Spot every line with the word "imported" and return it.
[begin Stored data]
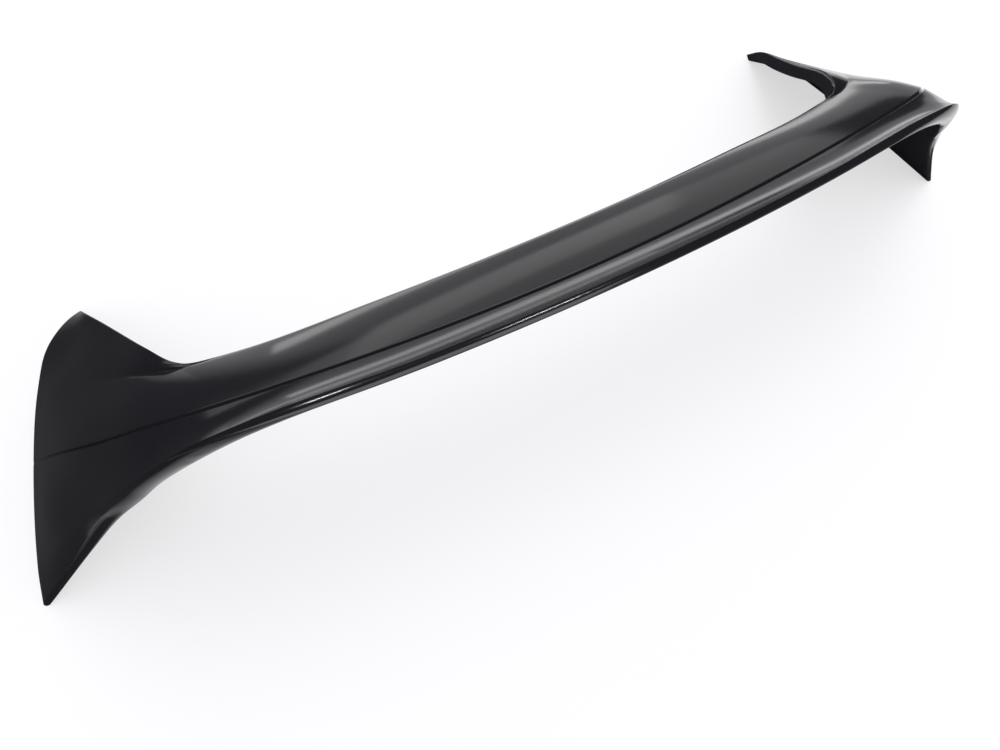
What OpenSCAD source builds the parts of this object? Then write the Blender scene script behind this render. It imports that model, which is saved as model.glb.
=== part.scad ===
// Car rear spoiler: one moulding in gloss black, laid on the floor on the
// rims of its two side fins.
// X runs across the car, Y points to the front of the car, Z is up.

/* [Blade] */

// half the length of the blade, from mid span to where a fin begins
blade_half = 340; // [300:2:360]
// how far the ends of the blade lie ahead of its middle
blade_sweep = 17; // [8:1:26]
// from the front edge of the blade back to the crest of the lip
blade_chord = 94; // [86:1:102]
// from the front edge of the blade back to the styling groove
groove_setback = 64; // [58:1:68]
// height of the blade's front edge at mid span
front_height = 181; // [174:1:188]
// height of the styling groove at mid span
groove_height = 223; // [218:1:228]
// height of the lip's crest at mid span
crest_height = 264; // [256:1:272]
// height of the blade's rounded front edge
nose_height = 11; // [8:1:14]
// thickness of the blade under the styling groove
blade_thickness = 15; // [12:1:18]
// how far the top of the blade is crowned above a flat chord
blade_crown = 3; // [0:0.5:5]
// how far the ducktail strip dips below a flat chord
ducktail_dip = 2.5; // [0:0.5:4]

/* [Lip and groove] */

// height of the sloping band behind the crest
band_height = 6; // [4:0.5:8]
// height of the rolled edge under the band
roll_height = 18; // [15:0.5:21]
// width of the styling groove
groove_width = 4.6; // [3.6:0.2:6]
// depth of the styling groove
groove_depth = 2.6; // [1.6:0.2:3]

/* [Fins] */

// how far a fin reaches out beyond the end of the blade
fin_out = 261; // [240:1:280]
// how far the tip of an arm lies ahead of the end of the blade's front edge
arm_reach = 194; // [180:1:208]
// height of the arm's inner face where it leaves the blade
arm_face = 20; // [16:1:24]
// how far the blade's nose stands proud of the arm, fading out over the fin
nose_step = 3; // [1:0.5:4]
// thickness of a fin's wall
fin_wall = 12; // [9:0.5:14]

/* [Hidden] */

// The part is a loft between guide lines. Each line is given at the same
// stations: three along the blade, from mid span to its end, then six down
// the fin, the last of them on the floor.
fin_skin = 1.226 * fin_out;
function down(share) = blade_half + share * fin_skin;
station = concat([for (t = [0, 0.6, 1]) blade_half * t],
                 [for (share = [0.125, 0.25, 0.39, 0.5625, 0.78, 1]) down(share)]);
blade_end = blade_half;
fin_end = down(1);

// places and rises of the lines that the blade hands on to the fins
front_y = 0.8 * blade_chord;
groove_y = front_y - groove_setback;
crest_y = front_y - blade_chord;
end_y = front_y + blade_sweep;
front_droop = 0.03 * crest_height;
groove_rise = 0.042 * crest_height;

// a guide line's stretch along the blade: its place at mid span, how far its
// end lies ahead of that, and how far it climbs on the way
function along_blade(y, z, sweep, climb) =
    [for (t = [0, 0.6, 1]) [blade_half * t, y + sweep * t * t, z + climb * t * t]];

// a guide line's stretch down the fin, from points that give, in shares of
// the fin's reach, the arm's reach and the crest's height, the distance out
// from the blade's end, the distance ahead of its front edge and the height
function down_fin(line) =
    [for (p = line) [blade_half + p[0] * fin_out, end_y + p[1] * arm_reach, p[2] * crest_height]];

// lower front edge of the blade, then the inner edge of the arm to its tip
front = concat(
    along_blade(front_y + 0.2 * nose_height, front_height - nose_height, blade_sweep, -front_droop),
    down_fin([[0.136, 0.064, 0.633], [0.216, 0.222, 0.581], [0.303, 0.454, 0.417],
              [0.372, 0.639, 0.292], [0.460, 0.866, 0.136], [0.506, 1.000, 0.000]]));
// middle of the blade's nose, then the middle of the arm
belly = concat(
    along_blade(front_y + 0.3 * nose_height, front_height - nose_height / 2, blade_sweep, -front_droop),
    down_fin([[0.146, 0.059, 0.636], [0.245, 0.160, 0.598], [0.360, 0.340, 0.451],
              [0.460, 0.505, 0.311], [0.563, 0.691, 0.144], [0.667, 0.876, 0.000]]));
// upper front edge of the blade, then the crease that fades over the fin
brow = concat(
    along_blade(front_y, front_height, blade_sweep, -front_droop),
    down_fin([[0.146, 0.036, 0.644], [0.272, 0.093, 0.614], [0.418, 0.227, 0.481],
              [0.536, 0.361, 0.341], [0.651, 0.495, 0.189], [0.764, 0.644, 0.000]]));
// styling groove, across the blade and the fin
groove = concat(
    along_blade(groove_y, groove_height, blade_sweep, groove_rise),
    down_fin([[0.153, -0.299, 0.875], [0.280, -0.253, 0.830], [0.410, -0.175, 0.708],
              [0.563, -0.052, 0.523], [0.720, 0.103, 0.273], [0.870, 0.253, 0.000]]));
// crest of the lip, then the soft crease down the fin
crest = concat(
    along_blade(crest_y, crest_height, blade_sweep, 0),
    down_fin([[0.161, -0.474, 0.977], [0.291, -0.459, 0.886], [0.406, -0.433, 0.765],
              [0.521, -0.402, 0.621], [0.739, -0.366, 0.371], [0.977, -0.289, 0.000]]));
// foot of the band behind the crest, then the rear edge of the leg
heel = concat(
    along_blade(crest_y - 1.1 * band_height, crest_height - band_height, blade_sweep, 0),
    down_fin([[0.167, -0.495, 0.949], [0.293, -0.474, 0.864], [0.408, -0.448, 0.741],
              [0.548, -0.412, 0.549], [0.701, -0.423, 0.348], [0.998, -0.469, 0.000]]));
// lower edge of the lip, then the inner rear edge of the leg
under_rear = concat(
    along_blade(crest_y + 0.2 * roll_height, crest_height - band_height - roll_height, 0.7 * blade_sweep, 0),
    down_fin([[0.169, -0.490, 0.867], [0.284, -0.469, 0.777], [0.374, -0.459, 0.678],
              [0.494, -0.433, 0.534], [0.655, -0.438, 0.348], [0.966, -0.474, 0.000]]));

front_rows = 4;
blade_rows = 8;
tail_rows = 7;
blade_columns = 12;
fin_columns = 28;
edge_gap = 1;

function unit(v) = v / max(norm(v), 0.0001);
function mix(a, b, t) = a * (1 - t) + b * t;
function ramp(a, b, v) = let (t = min(max((v - a) / (b - a), 0), 1)) t * t * (3 - 2 * t);
function squash(v, up) = [v[0], v[1], v[2] * up];

// a cubic from p to q that leaves along mp and arrives along mq
function cubic(p, q, mp, mq, t) =
    p * (1 + 2 * t) * (1 - t) * (1 - t) + mp * t * (1 - t) * (1 - t)
    + q * t * t * (3 - 2 * t) - mq * t * t * (1 - t);

// slope of guide line g at its point i; before mid span it is mirrored
function before(g, i) = i > 0 ? g[i - 1] : [-g[1][0], g[1][1], g[1][2]];
function gap_before(i) = i > 0 ? station[i] - station[i - 1] : station[1];
function slope(g, i) =
    i == len(g) - 1 ? (g[i] - g[i - 1]) / gap_before(i) :
    let (h0 = gap_before(i), h1 = gap_before(i + 1),
         d0 = (g[i] - before(g, i)) / h0, d1 = (g[i + 1] - g[i]) / h1)
    (d0 * h1 + d1 * h0) / (h0 + h1);
function on(g, s) =
    let (i = max([for (i = [0:len(station) - 2]) if (s >= station[i]) i]), h = station[i + 1] - station[i])
    cubic(g[i], g[i + 1], slope(g, i) * h, slope(g, i + 1) * h, (s - station[i]) / h);

// direction of a curve that passes smoothly through q on its way from p to r
function through(p, q, r) = unit(unit(q - p) + unit(r - q));

// where each row lies: 0 to 1 front edge to brow, 1 to 2 brow to groove,
// 2 to 3 groove to crest, 3 to 4 crest to heel
function rows(bk, kg, gc) = concat(
    [for (i = [0:2 * front_rows - 2]) i / (2 * front_rows)],
    [1 - min(1.5 / bk, 0.12)],
    [for (i = [0:blade_rows - 1]) 1 + i / blade_rows * (1 - 5 / kg)],
    [for (d = [edge_gap, 0]) 2 - (groove_width / 2 + d) / kg],
    [2],
    [for (d = [0, edge_gap]) 2 + (groove_width / 2 + d) / gc],
    [for (i = [1:tail_rows - 1]) 2 + i / tail_rows],
    [3 - edge_gap / gc, 3, 3.25, 3.6, 4]);

// one closed section at station s: outer skin from the front to the heel,
// round the heel, and back along the inner skin
function section(s) =
    let (f = on(front, s), b = on(belly, s), k = on(brow, s), g = on(groove, s),
         c = on(crest, s), h = on(heel, s), ur = on(under_rear, s),
         fin = ramp(blade_end, down(0.39), s),
         rim = ramp(down(0.75), fin_end, s),
         leg = ramp(down(0.4), down(0.6), s),
         kg = norm(g - k), gc = norm(c - g), bk = norm(k - b), ch = norm(h - c),
         along = on(groove, min(s + 1, fin_end)) - on(groove, min(s, fin_end - 1)),
         up_kg = unit(cross(along, k - g)), up_gc = unit(cross(along, g - c)),
         back = squash(unit(h + ur - g - on(groove, s)), 1 - rim),
         // how smooth the skin runs across the brow, the groove and the crest
         soft_k = ramp(down(0.19), down(0.53), s),
         step = nose_step * ramp(blade_end, down(0.14), s) * (1 - ramp(down(0.19), down(0.47), s)),
         down_bk = -unit(cross(along, b - k)),
         soft_c = ramp(down(0.6), down(0.97), s),
         b_way = through(f, b, k),
         f_out = b - f + [0, 0.45, 0] * norm(b - f) * rim,
         k_way = through(b, k, g), g_way = through(k, g, c), c_way = through(g, c, h),
         k_in = mix(k - b, k_way * bk, soft_k),
         k_out = mix(g - k + up_kg * 4 * blade_crown, k_way * kg, soft_k),
         g_in = mix(g - k - up_kg * 4 * blade_crown, g_way * kg, fin),
         g_out = mix(c - g - up_gc * 4 * ducktail_dip, g_way * gc, fin),
         c_in = mix(c - g + up_gc * 4 * ducktail_dip * (1 - fin), c_way * gc, soft_c),
         c_out = mix(h - c, c_way * ch, soft_c),
         outer = [for (v = rows(bk, kg, gc))
             v < 0.5 ? cubic(f, b, f_out, b_way * norm(b - f), v * 2) + down_bk * step * v * v :
             v < 1 ? cubic(b, k, b_way * bk, k_in, v * 2 - 1) + down_bk * step * v * v :
             v == 2 ? g - squash(unit(up_kg + up_gc), 1 - rim) 
                 * groove_depth * (1 - 0.8 * rim) :
             v < 2 ? cubic(k, g, k_out, g_in, v - 1) :
             v < 3 ? cubic(g, c, g_out, c_in, v - 2) :
             cubic(c, h, c_out, h - c, v - 3) + back * (1 - fin) * 4 * (v - 3) * (4 - v)],
         // inner skin: straight under the blade, one wall away in the fin
         under = mix([0, -0.5, -0.87] * blade_thickness,
                     unit([-0.85, -0.35, -0.5 * (1 - ramp(down(0.39), fin_end, s))]) * fin_wall, fin),
         arm = ramp(blade_end, down(0.16), s),
         tip = min(arm_face * (1 - 0.25 * ramp(down(0.5), down(0.87), s)), f[2]),
         uf = f + mix([0, -5, -5], [-1, -1, -tip], arm),
         uk = k + under, ug = g + under, uc = mix(ug, ur, 0.8),
         ub = mix(uf, uk, 0.5) + (b - mix(f, k, 0.5)) * fin,
         inner = [for (v = rows(bk, kg, gc))
             v < 0.5 ? mix(uf, ub, v * 2) :
             v < 1 ? mix(ub, uk, v * 2 - 1) :
             v < 2 ? mix(uk, ug, v - 1) :
             v < 3 ? mix(ug, uc, v - 2) : mix(uc, ur, v - 3)],
         // a small rebate behind the leg's rear edge, which ends above the rim
         rebate = 4 * leg * (1 - ramp(down(0.94), fin_end, s)),
         n = len(outer))
    concat(outer,
           [mix(h, ur, 0.3) + back * (2 - rebate), mix(h, ur, 0.7) + back * 2],
           [for (i = [n - 1:-1:0]) inner[i]]);

half = concat([for (i = [0:blade_columns - 1]) blade_half * i / blade_columns],
              [for (i = [0:fin_columns]) mix(blade_end, fin_end, i / fin_columns)]);
right_side = [for (s = half) section(s)];
left_side = [for (i = [len(half) - 1:-1:1]) [for (p = right_side[i]) [-p[0], p[1], p[2]]]];
rings = concat(left_side, right_side);
points = [for (r = rings) each r];
ring = len(rings[0]);
skin_rows = (ring - 2) / 2;
y_low = min([for (p = points) p[1]]);
y_high = max([for (p = points) p[1]]);

// rim strip between the outer and the inner skin at one end
function rim_faces(base) = concat(
    [for (i = [0:skin_rows - 2]) [i, i + 1, ring - 2 - i, ring - 1 - i] + base * [1, 1, 1, 1]],
    [[skin_rows - 1, skin_rows, skin_rows + 1, skin_rows + 2] + base * [1, 1, 1, 1]]);

module spoiler_body() {
    last = len(rings) - 1;
    color([0.05, 0.05, 0.06])
    translate([0, -(y_low + y_high) / 2, 0])
    polyhedron(points, concat(
        [for (j = [0:last - 1]) for (i = [0:ring - 1])
            let (a = j * ring + i, b = j * ring + (i + 1) % ring)
            each [[a, b + ring, b], [a, a + ring, b + ring]]],
        [for (q = rim_faces(0)) each [[q[0], q[1], q[2]], [q[0], q[2], q[3]]]],
        [for (q = rim_faces(last * ring)) each [[q[0], q[2], q[1]], [q[0], q[3], q[2]]]]));
}

spoiler_body();
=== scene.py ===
"""Car rear spoiler: one gloss black moulding on a white studio floor."""
from math import cos, radians, sin

import bmesh
import bpy
from bpy.props import FloatProperty, FloatVectorProperty, PointerProperty
from bpy.types import Operator, Panel, PropertyGroup
from mathutils import Matrix, Vector


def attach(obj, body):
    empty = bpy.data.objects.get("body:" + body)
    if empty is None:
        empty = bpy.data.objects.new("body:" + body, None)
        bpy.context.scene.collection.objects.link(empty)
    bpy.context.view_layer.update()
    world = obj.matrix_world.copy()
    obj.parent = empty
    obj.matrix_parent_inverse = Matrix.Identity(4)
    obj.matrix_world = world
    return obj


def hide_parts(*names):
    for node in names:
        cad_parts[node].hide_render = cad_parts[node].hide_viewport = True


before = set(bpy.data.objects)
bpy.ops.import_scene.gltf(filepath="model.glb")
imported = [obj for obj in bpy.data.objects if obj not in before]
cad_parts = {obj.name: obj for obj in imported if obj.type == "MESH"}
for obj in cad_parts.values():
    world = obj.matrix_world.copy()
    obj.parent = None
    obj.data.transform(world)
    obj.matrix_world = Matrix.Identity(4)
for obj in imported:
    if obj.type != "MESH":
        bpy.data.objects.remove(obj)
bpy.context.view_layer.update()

bl_info = {
    "name": "Rear Spoiler",
    "version": (1, 0, 0),
    "blender": (4, 5, 0),
    "location": "3D View > Sidebar > Spoiler",
    "description": "Dresses a moulded car rear spoiler and its white studio",
    "category": "Object",
}

# The camera: its place in metres, how it turns, and its lens in millimetres.
CAMERA_PLACE = Vector((-0.28762, -0.30359, 0.76588))
CAMERA_YAW = radians(47.4806)
CAMERA_PITCH = radians(70.2329)
CAMERA_ROLL = radians(20.2777)
SENSOR_WIDTH = 36.0
FOCAL_LENGTH = 25.2
NEAREST_SEEN = 0.01

# How the solid's loose triangles become a smooth skin.
WELD_DISTANCE = 0.00002
FLAT_WITHIN = radians(60)
SQUARE_WITHIN = radians(100)
EDGE_CRISPNESS = 0.85
SMOOTH_LEVELS = 2

# How far the black wanders, as a share of itself, and how far its finest gloss does.
TINT_SPREAD = 0.15
FINE_DRIFT = 0.02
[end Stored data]
• _Solution to the problem_:
imported = [obj for obj in bpy.data.objects if obj not in before]
cad_parts = {obj.name: obj for obj in imported if obj.type == "MESH"}
for obj in imported:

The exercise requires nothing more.